Conclusion

La décennie 1980 avait commencé sur la promesse de réformes salvatrices et se terminait dans le même sillage. Au début de la décennie, le gouvernement avait promis de corriger les « travers » de l’ancienne stratégie de développement au moyen de certains réaménagements associant à la fois un rééquilibrage au profit des secteurs insuffisamment développés (agriculture, hydraulique...) et une restructuration organique et financière des entreprises publiques. Le projet échoua et fut vite abandonné, sans bilan ni débat public sur ces effets. Ceux-ci, comme nous l'avons constaté durant ce chapitre, se sont plus manifestés sous formes de dividendes politiques que de bienfaits économiques comme le scandait le discours officiel ; elles ont permis au Président Chadli d’écarter ses opposants internes et d’asseoir durablement son règne et celui de la coalition qui s’était regroupée derrière lui.

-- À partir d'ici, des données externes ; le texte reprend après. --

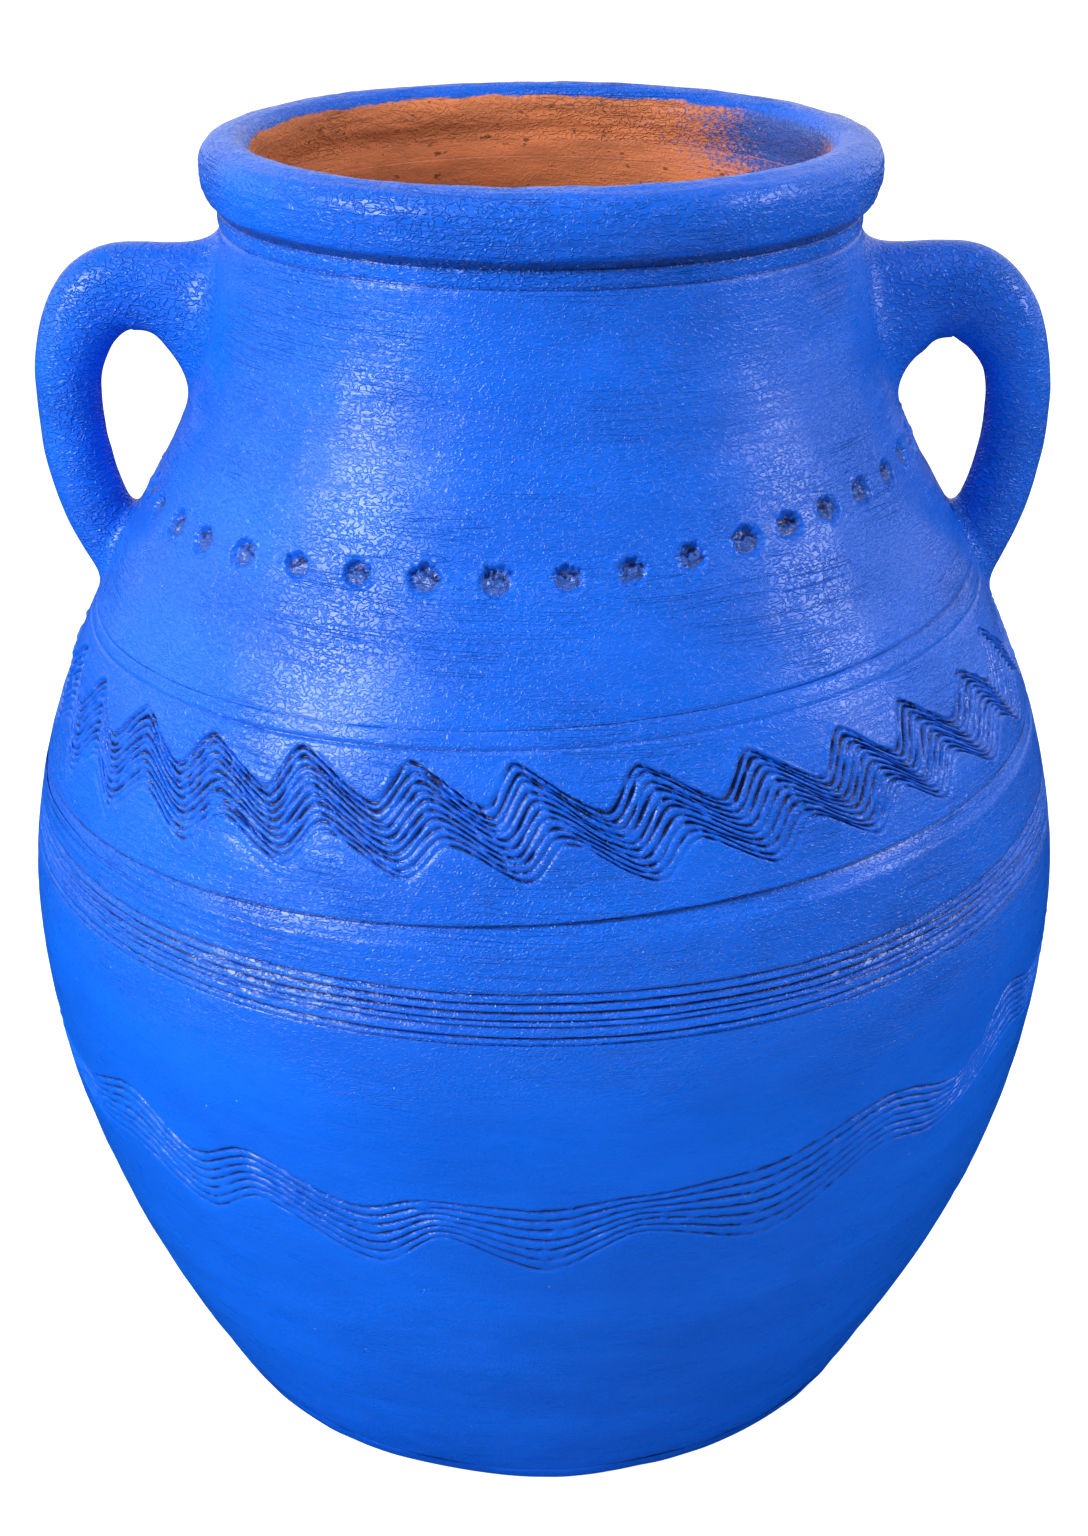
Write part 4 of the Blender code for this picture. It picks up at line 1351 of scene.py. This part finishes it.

Entre temps, la crise de 1986 éclata : d’origine externe, celle-ci frappera cependant de plein fouet l’économie nationale. Les conséquences immédiates du contrechoc pétrolier furent multiples. Elles touchaient à la fois à la stabilité économique du pays et aux équilibres au sein des différents clans composant le pouvoir d’Etat. A nouveau, le régime politique imposa des réformes économiques. Mais contrairement aux précédentes, celles-ci ont été conçues par une équipe restreinte et sans pouvoir réel, mais déterminée à rompre avec le système d’économie administrée. Ces réformes étaient, sur plusieurs points, novatrices. Cependant elles demeuraient limitées compte tenu du contexte de leur mise en œuvre.

Les mesures visant la réforme du secteur agricole, l’autonomie des entreprises publiques et la tentative d’associer le privé national au développement économique du pays étaient certes nécessaires, mais elles ne pouvaient exercer leur plein effet dans le cadre d’un modèle politico-économique fondé toujours sur le système du parti unique de l’économie centralement planifiée. A cela, s’ajoutait le manque de consensus au sommet de l’Etat sur l’opportunité et le contenu des réformes à engager. Le résultat fut un chevauchement de rôles et d’actions entre le gouvernement et l’équipe de réformes. Cette situation accentuait les effets de la crise au lieu de les atténuer. Ces contradictions ont conduit vers la crise ouverte de 1988 qui a permis d’engager l’Algérie, pour la première fois de son histoire, sur le chemin du multipartisme et officiellement dans une transition vers le marché.